Neben der Möglichkeit für große Feiern ein verbessertes räumliches Angebot für die Aufbahrung (stilles Abschiednehmen) in drei feierlichen Aufbahrungsräumen an einem Innenhof des Hauptgeschosses.
Ersetzen der peinlichen Versenkung des Sarges am Ende der Feier durch den angemesseneren horizontalen Transport bzw. Stehen lassen und Vorbeidefilieren.
Abbau der ritualisierten Kondolenz, die sich in freieren Formen zwischen den Ausgängen, den offenen Höfen und dem Friedhofsausgang abspielen soll.
Bild: Krematorium Ruhleben
Allgemeine Angaben zur Entstehung des Krematoriums
- Bauherr: Bezirksamt Charlottenburg von Berlin
- Architekten: Jan und Rolf Rave, Berlin
- Bildende Kunst: Markus Lüperts (Wandbilder)
- Bauzeit: 1972-1975
- Betriebsbeginn: April 1975
Die bauliche Anlage besteht aus dem Krematorium selbst (1 Hauptgeschoss, 2 Kellergeschosse) mit einem separaten Glockenturm, einem eingeschossigen Verwaltungsgebäude mit Blumenladen und zwei teilunterkellerten, eingeschossigen Dienstwohnhäusern.
Die Konstruktion der Anlage besteht in den Kellergeschossen aus einem Stahlbetonskelett mit Kalksandstein-Ausfachungen.
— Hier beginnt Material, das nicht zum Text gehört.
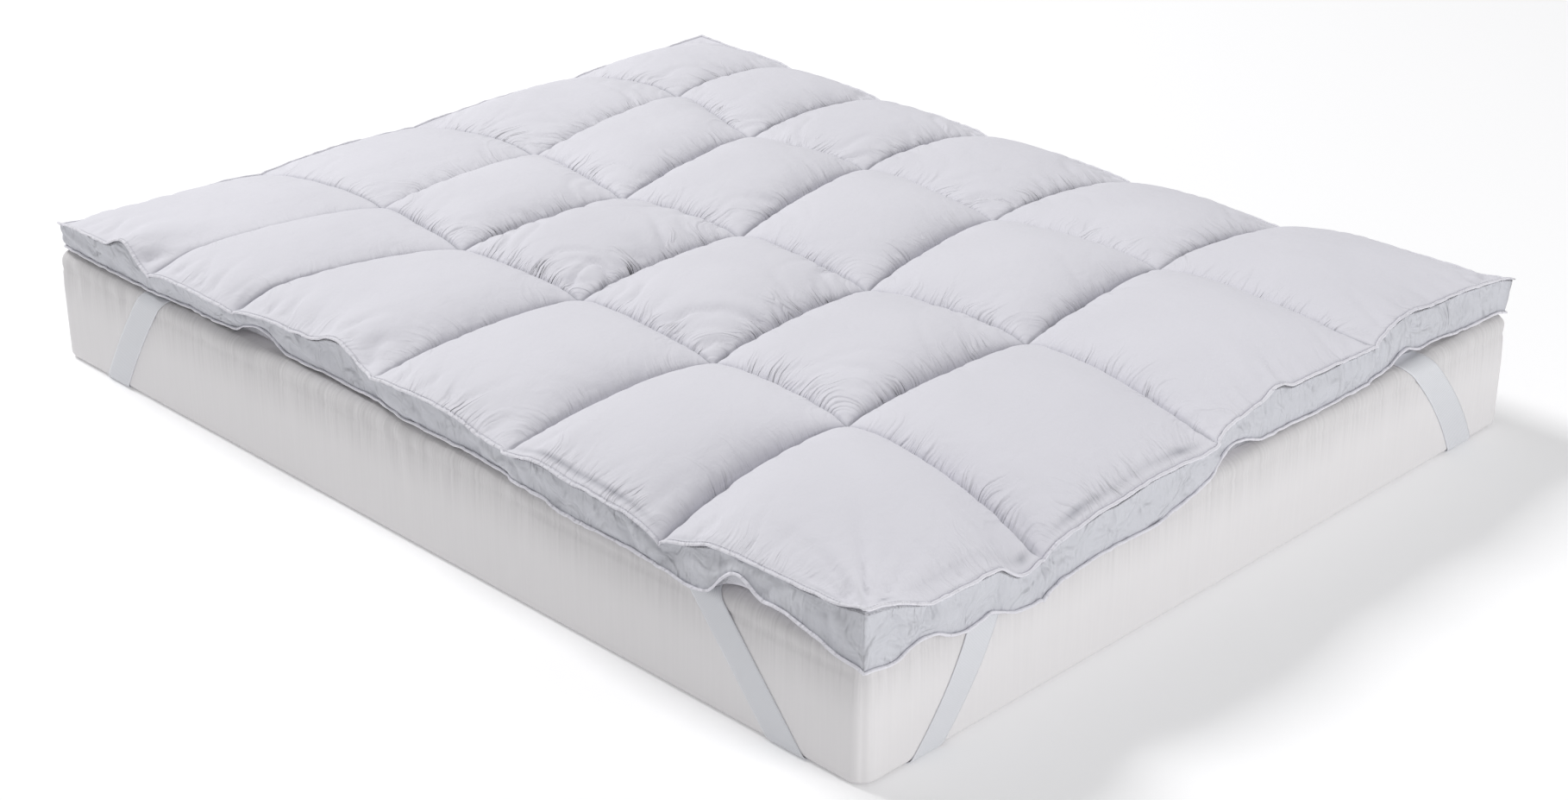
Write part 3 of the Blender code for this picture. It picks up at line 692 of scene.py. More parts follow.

Die tragenden Wände des Hauptgeschosses und alle Außenwände wurden als Sichtmauerwerk aus holländischen Betonhohlsteinen errichtet. Die Attika- und Hallendächer-Verkleidung besteht aus Kupfer.
Bild: Krematorium Ruhleben
Die Architekten über die Anlage
“Die seltene Bauaufgabe Krematorium ist stark mit Traditionen behaftet, und der um die Jahrhundertwende revolutionäre Gebäudetyp hat sich seitdem so wenig verändert wie der Totenkult selbst: Ängstlich wird die Trennungslinie zwischen Pathetik und technischer Perfektion aufrechterhalten. Wie weit konnten wir bei der Entwicklung eines Gebäudetyps der Zukunft gehen?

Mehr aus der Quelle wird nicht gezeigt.